In chapter 13, you start making your plan payments to the trustee 30 days after your case is filed according to your chapter 13 plan. About 15 to 20 days after your hearing with the chapter 13 trustee, there will be a second hearing where your bankruptcy plan is presented to the bankruptcy court for approval. You do not need to attend this hearing, unless you hear otherwise from one of our attorneys because your bankruptcy plan will usually be approved by the bankruptcy court by default. Your payments will continue until the completion of your plan in 3 to 5 years. Whether your plan must go 3 or 5 years depends on the level of your projected household income. If your projected household income is higher than the state average income for a household of your size, your plan must go for 5 years. If your projected household income is less than the state average income for a household of your size, you can choose whether to have your plan go either 3 or 5 years. Once your plan is completed, the bankruptcy court will issue you a discharge order and whatever portions of your debts that were not paid through your bankruptcy plan will be discharged.

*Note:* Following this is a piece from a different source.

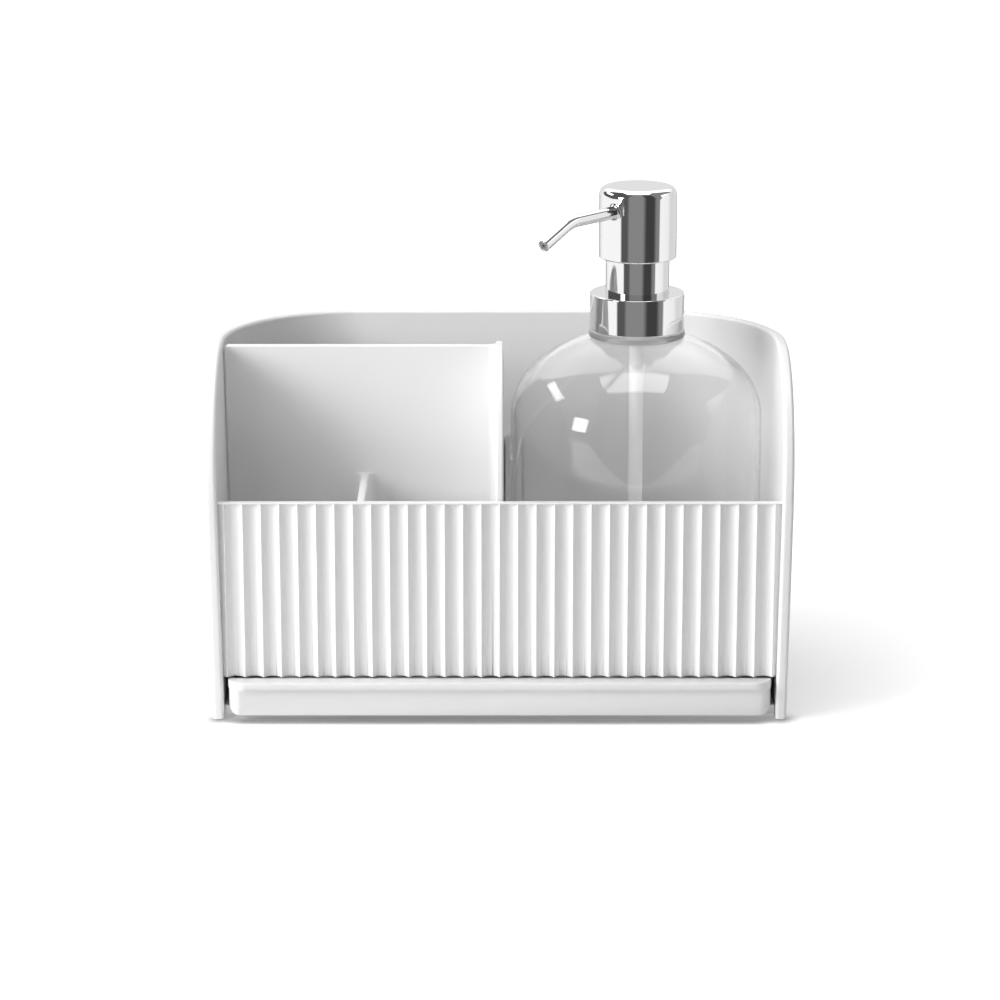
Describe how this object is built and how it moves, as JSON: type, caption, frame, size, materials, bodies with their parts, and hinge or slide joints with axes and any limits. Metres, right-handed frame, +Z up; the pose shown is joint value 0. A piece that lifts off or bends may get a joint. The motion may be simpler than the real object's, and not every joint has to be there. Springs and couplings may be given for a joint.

Bankruptcy law requires that you complete two financial courses, one before your case can be filed and one after your case has been filed. Both of these courses can be done either over the telephone or over the internet and you will be issued certificates of completion for each course which must be filed with the bankruptcy court. The first course you will take is a pre-bankruptcy course called credit counseling which is designed to help you review and evaluate your financial situation. The second course, called debtor education, is taken after your case is filed and you must complete it in order to receive your chapter 13 discharge. This course is designed to help you better prepare for your financial future and you will receive tips on things such as how to budget better and how to distinguish "good debts" from "bad debts."